At Canon's rate, those 4k screens will be out in July 2019.


----------



## chrysek (Apr 18, 2012)

Did they say anything new about release dates for 1Dc or even 1Dx (still mid June)?


----------



## samsettle (Apr 18, 2012)

so is that the 85 1.2 MKII on the 1Dc? confused...


----------



## D.Sim (Apr 18, 2012)

If they sold that shell, I'd buy one. 

No other "possible" releases shown, Craig?


----------



## c.d.embrey (Apr 18, 2012)

Why no mention of the most talked about EF mount video camera at NAB??? 

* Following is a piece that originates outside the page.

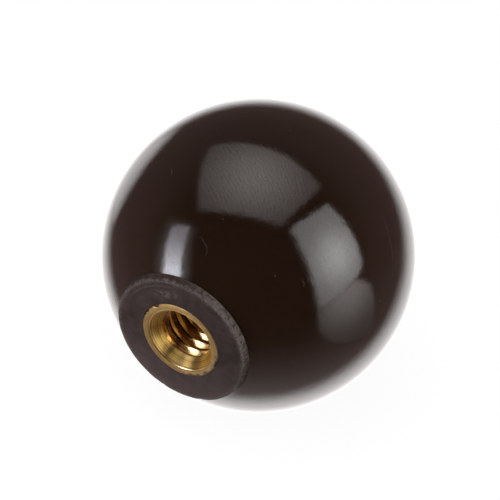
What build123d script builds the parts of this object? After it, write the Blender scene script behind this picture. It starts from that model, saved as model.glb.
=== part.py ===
from build123d import *

import math
import os

# Ball knob in millimetres. The thread axis is Y: the flat face of the collar lies in the plane
# y = 0 and looks along -Y, the ball lies behind it along +Y, and +Z is up.

# Ball and collar
ball_diameter = 38.1
overall_length = 36.9
collar_face_diameter = 17.25
collar_draft_angle = 7.0
collar_rim_chamfer = 0.15
collar_root_radius = 0.3

# Outside of the brass insert
insert_length = 15.9
land_diameter = 10.3
land_length = 0.7
knurl_diameter = 10.6
knurl_depth = 0.35
knurl_teeth = 30
retention_groove_depth = 0.8
retention_groove_width = 2.4
retention_groove_start = 7.0
insert_end_chamfer = 0.7

# Tapped hole in the insert, at the size of its drill
countersink_diameter = 8.5
countersink_lip_depth = 0.2
countersink_angle = 82.0
thread_drill_diameter = 6.53
thread_drill_depth = 12.0
drill_point_angle = 118.0

# Places that follow from the sizes above
ball_radius = ball_diameter / 2
ball_centre_y = overall_length - ball_radius
collar_face_radius = collar_face_diameter / 2
collar_base_radius = collar_face_radius + ball_centre_y * math.tan(math.radians(collar_draft_angle))
knurl_radius = knurl_diameter / 2
land_radius = land_diameter / 2
groove_end = retention_groove_start + retention_groove_width
groove_radius = knurl_radius - retention_groove_depth
countersink_radius = countersink_diameter / 2
drill_radius = thread_drill_diameter / 2
countersink_depth = (countersink_radius - drill_radius) / math.tan(math.radians(countersink_angle / 2))
thread_start = countersink_lip_depth + countersink_depth
drill_point_depth = drill_radius / math.tan(math.radians(drill_point_angle / 2))
drill_tip = thread_drill_depth + drill_point_depth

# The face plane's normal points out of the hole, so extrusions into the ball are negative.
face_plane = Plane.XZ
profile_plane = Plane.XY

# Outer form of the insert: a knurled bar, turned down to a smooth land at the face, with one
# groove that keys it into the moulding and a chamfered blind end.
with BuildPart() as insert_form:
    with BuildSketch(face_plane.offset(-land_length)):
        Circle(knurl_radius)
        with PolarLocations(knurl_radius, knurl_teeth):
            notch_side = knurl_depth * math.sqrt(2)
            Rectangle(notch_side, notch_side, rotation=45, mode=Mode.SUBTRACT)
    extrude(amount=-(insert_length - land_length))
    with BuildSketch(face_plane):
        Circle(land_radius)
    extrude(amount=-land_length)
    with BuildSketch(profile_plane):
        with BuildLine():
            Polyline(
                (0, 0),
                (knurl_radius, 0),
                (knurl_radius, retention_groove_start),
                (groove_radius, retention_groove_start),
                (groove_radius, groove_end),
                (knurl_radius, groove_end),
                (knurl_radius, insert_length - insert_end_chamfer),
                (knurl_radius - insert_end_chamfer, insert_length),
                (0, insert_length),
                close=True,
            )
        make_face()
    revolve(axis=Axis.Y, mode=Mode.INTERSECT)

# Moulded ball: a sphere that runs into a short drafted collar with a flat machined face. Its
# seat is the insert's own outer form, because the phenolic is moulded round the brass.
with BuildPart() as ball:
    with BuildSketch(profile_plane) as ball_profile:
        with Locations((0, ball_centre_y)):
            Circle(ball_radius)
        with BuildLine():
            Polyline(
                (0, 0),
                (collar_face_radius, 0),
                (collar_base_radius, ball_centre_y),
                (0, ball_centre_y),
                close=True,
            )
        make_face()
        with Locations((ball_radius, overall_length / 2)):
            Rectangle(ball_diameter, overall_length, mode=Mode.INTERSECT)
        collar_root = ball_profile.vertices().group_by(Axis.Y)[1]
        fillet(collar_root, collar_root_radius)
        collar_rim = ball_profile.vertices().group_by(Axis.Y)[0].sort_by(Axis.X)[-1]
        chamfer(collar_rim, collar_rim_chamfer)
    revolve(axis=Axis.Y)
    add(insert_form.part, mode=Mode.SUBTRACT)

# Brass insert: the same outer form with its countersunk blind hole.
with BuildPart() as threaded_insert:
    add(insert_form.part)
    with BuildSketch(profile_plane):
        with BuildLine():
            Polyline(
                (0, 0),
                (countersink_radius, 0),
                (countersink_radius, countersink_lip_depth),
                (drill_radius, thread_start),
                (drill_radius, thread_drill_depth),
                (0, drill_tip),
                close=True,
            )
        make_face()
    revolve(axis=Axis.Y, mode=Mode.SUBTRACT)

ball.part.label = "ball"
threaded_insert.part.label = "threaded_insert"
os.makedirs("parts", exist_ok=True)
export_step(ball.part, "parts/ball.step")
export_step(threaded_insert.part, "parts/threaded_insert.step")
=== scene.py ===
import math

import bpy
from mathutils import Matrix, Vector, noise


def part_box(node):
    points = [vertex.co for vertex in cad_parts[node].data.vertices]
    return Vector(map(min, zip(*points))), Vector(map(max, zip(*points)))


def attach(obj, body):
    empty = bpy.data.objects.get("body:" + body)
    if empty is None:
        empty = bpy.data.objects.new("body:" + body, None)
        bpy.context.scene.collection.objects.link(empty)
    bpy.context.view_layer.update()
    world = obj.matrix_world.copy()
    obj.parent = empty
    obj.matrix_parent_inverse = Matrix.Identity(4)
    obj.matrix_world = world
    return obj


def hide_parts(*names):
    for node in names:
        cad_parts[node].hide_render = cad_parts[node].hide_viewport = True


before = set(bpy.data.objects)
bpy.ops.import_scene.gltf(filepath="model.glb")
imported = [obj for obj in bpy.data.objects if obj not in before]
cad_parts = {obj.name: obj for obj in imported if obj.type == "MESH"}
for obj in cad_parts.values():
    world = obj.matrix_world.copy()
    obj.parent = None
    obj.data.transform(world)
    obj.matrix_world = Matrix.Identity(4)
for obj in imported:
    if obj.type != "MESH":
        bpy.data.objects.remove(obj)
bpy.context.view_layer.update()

MM = 0.001

# The ball knob lies with its thread axis along Y: the end face is the plane y = 0, the hole runs
# along +Y, and the ball ends at overall_length. Radii are measured from the Y axis.
ball_low, ball_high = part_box("ball")
ball_radius = min(ball_high.x, -ball_low.x, ball_high.z, -ball_low.z)
overall_length = ball_high.y
ball_centre = Vector((0, overall_length - ball_radius, 0))

# Ball and collar
face_radius = 8.625 * MM
collar_draft = math.radians(7.0)
root_radius = 0.3 * MM
rim_break = 0.10 * MM

# Chips in the collar's rim. A noise is (waves round the rim, weight, shift of the seed). The rim has
# shallow chips nearly all along and deep ones here and there: (share of the depth, shift of the seed,
# threshold). Dips are chips in the face's edge.
chip_depth = 0.11 * MM
chip_noises = ((9, 0.6, 0), (30, 0.5, 5))
chip_softness = 0.4
rim_chips = ((0.25, 0, -0.1), (0.75, 9, 0.22))
rim_seed = 3.0
rim_seed_step = 0.2
dip_share = 0.8
dip_threshold = 0.2
dip_seed = 8.0

# Outside of the insert, and the phenolic that is moulded round it
insert_length = 15.9 * MM
land_radius = 5.13 * MM
land_length = 0.7 * MM
land_wander = 0.015 * MM
land_waves = 3
land_seed = 2.0
knurl_crest = 5.29 * MM
knurl_depth = 0.35 * MM
knurl_teeth = 30
groove_start = 7.0 * MM
groove_end = 9.4 * MM
groove_radius = 4.5 * MM
insert_end_chamfer = 0.7 * MM
end_shrink_share = 0.55
seat_gap = 0.03 * MM
edge_break = 0.05 * MM
edge_middle = 0.3

# Mouth of the hole
lip_radius = 4.25 * MM
lip_depth = 0.26 * MM
bevel_outer_radius = 4.74 * MM
bevel_inner_radius = 4.42 * MM
bevel_depth = 0.03 * MM
bevel_bow = 1.8
lip_wall_start = 0.12 * MM
countersink_half_angle = math.radians(41)

# Thread: right-handed. The corner of a crest is (distance along the axis, height) in millimetres.
thread_pitch = 25.4 / 18 * MM
thread_major_radius = 3.92 * MM
thread_minor_radius = 3.265 * MM
thread_crest_flat = 0.34 * MM
thread_flank_bow = 1.42
flank_shares = (0.09, 0.20, 0.34, 0.50, 0.68, 0.86)
crest_corner = ((0.0, 0.050), (0.04, 0.024), (0.09, 0.008), (0.15, 0.0))
thread_end = 10.4 * MM
thread_runout = 1.2 * MM
thread_phase = 0.30
thread_spare_turns = 2
thread_margin = 0.004 * MM
first_turn_start = 0.54
first_turn_full = 0.80
drill_depth = 12.0 * MM
drill_point_half_angle = math.radians(59)
cone_tolerance = 0.01 * MM

# Mesh density
segments = 360
sphere_rings = 110
rim_steps = 3
wall_steps = 6
root_steps = 5
face_steps = 14
ring_steps = 6
bevel_steps = 3
lip_steps = 6

# Edges that turn by more than this many degrees are shaded sharp
ball_sharp_angle = 32
insert_sharp_angle = 30

# Camera: the photograph's frame is 500 pixels square. Angles are in degrees.
camera_azimuth = 30.95
camera_elevation = 40.3
camera_distance = 16 * ball_radius
focal_pixels = 2515
frame_pixels = 500
sensor_width = 36.0
aim_right = -0.0541 * ball_radius
aim_up = 0.0344 * ball_radius
nearest_seen = 0.01
farthest_seen = 20


def cosine(degrees):
    return math.cos(math.radians(degrees))


def sine(degrees):
    return math.sin(math.radians(degrees))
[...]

The Blackmagic Cine Camera http://www.blackmagic-design.com/products/blackmagiccinemacamera/ shoots RAW and sells for less than a 5D3. Isn't this what Canon enthusiasts have been asking/waiting for???


----------



## D.Sim (Apr 19, 2012)

c.d.embrey said:


> Why no mention of the most talked about EF mount video camera at NAB???
> 
> The Blackmagic Cine Camera http://www.blackmagic-design.com/products/blackmagiccinemacamera/ shoots RAW and sells for less than a 5D3. Isn't this what Canon enthusiasts have been asking/waiting for???



Because this isn't blackmagicrumors.com? Being able to use an EF lens doesn't make it a Canon product - there are adaptors to use EF lenses on Nikons even.... Hell, theres one for the iphone


----------